There are a thousand or so of us at each Eastercon. Some work the convention, some go to the programme, some sit in the bar. The equations of place and people are complex, there are many solutions, and not one of them is a good fit for everyone. Recognise that the perfect convention is not an option. Relax. Participate. Enjoy.

Eastercons are fun. Eastercons are learning experiences. Eastercons are worth having.

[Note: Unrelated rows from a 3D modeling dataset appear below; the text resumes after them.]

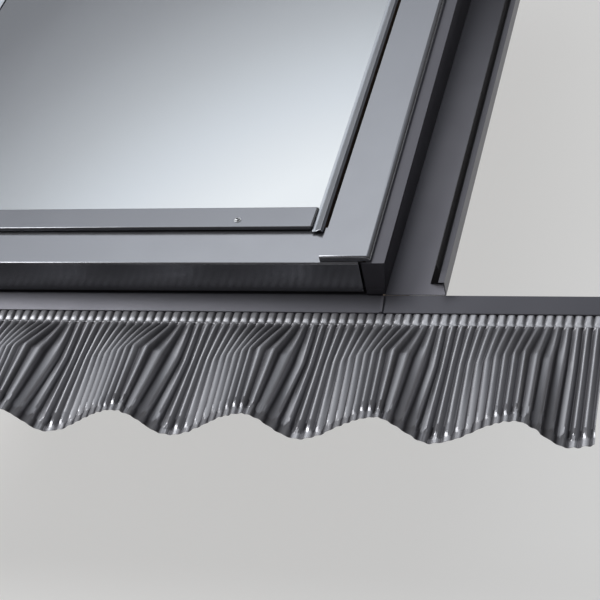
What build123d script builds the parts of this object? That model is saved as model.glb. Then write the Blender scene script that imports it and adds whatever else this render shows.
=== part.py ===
from build123d import *
import math
import os

os.makedirs("parts", exist_ok=True)

# A centre-pivot roof window with its frame, covers and flashing, in millimetres.
# X runs along the eaves, Y up the slope, Z out of the roof. The origin is the middle of the window
# on the plane of the battens, where the mounting brackets rest.

# Timber frame
frame_width = 780
frame_length = 1178
frame_bottom = -50           # room side of the frame
frame_top = 102.6            # outer side of the frame
jamb_width = 63
sill_width = 53
lining_groove_depth = 7
lining_groove_height = 10
lining_groove_above_bottom = 12
timber_arris = 3

# Sash
sash_to_jamb = 11            # from the jamb to the stile, for hinge and gasket
sash_to_sill = 6.5           # from the sill to the sash, for the gasket
sash_bottom = 22             # room side of the sash
sash_top = 79                # rail level under the glass
stile_width = 40
bottom_rail_width = 45.5
top_rail_width = 40
vent_slot_width = 27.5       # between the top rail and the end of the stiles
sash_arris = 2

# Glass
outer_pane_thickness = 4
inner_pane_thickness = 6
pane_gap = 14
glazing_gasket_height = 3
pane_side_margin = 4         # from the pane's edge to the stile's outer face
pane_low_margin = 12.5       # from the pane's edge to the sash's lower end
pane_rail_overlap = 28       # on the top rail
spacer_width = 7.5
spacer_inset = 1
gasket_width = 11

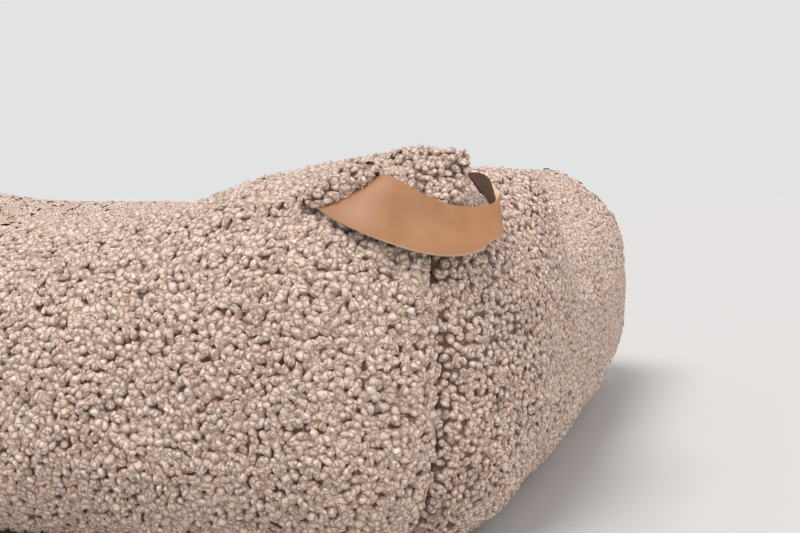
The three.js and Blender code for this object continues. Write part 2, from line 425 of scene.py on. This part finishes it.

The Eastercon is not your bitch.

Long live the Eastercon.

Coda

Who is this Caroline Mullan who feels qualified to speak in propria persona for the Eastercon? She arrived in fandom at Seacon ’79, the first Worldcon in Brighton, and has attended every Eastercon from 1980 to 2011. She has been reading and writing for fanzines, often about conventions, ever since. She was actively involved in organising Eastercons and other conventions from 1982 until 1995, including the programmes for Beccon ’87 and Speculation in 1991, with additional experience in finance, publications, green room, convention and programme ops, newsletter, registration, dealers’ room and art show. She remains regularly and actively involved in organising and participat­ing in the programme, and as a branded participant in connection with her various roles in the Science Fiction Foundation. Aware that longevity does not imply omniscience she also asked several people currently involved in running Eastercons to read it before publication in an attempt to verify her assumptions that some truths are eternal. She is pleased to report that nobody had any quibbles on that score.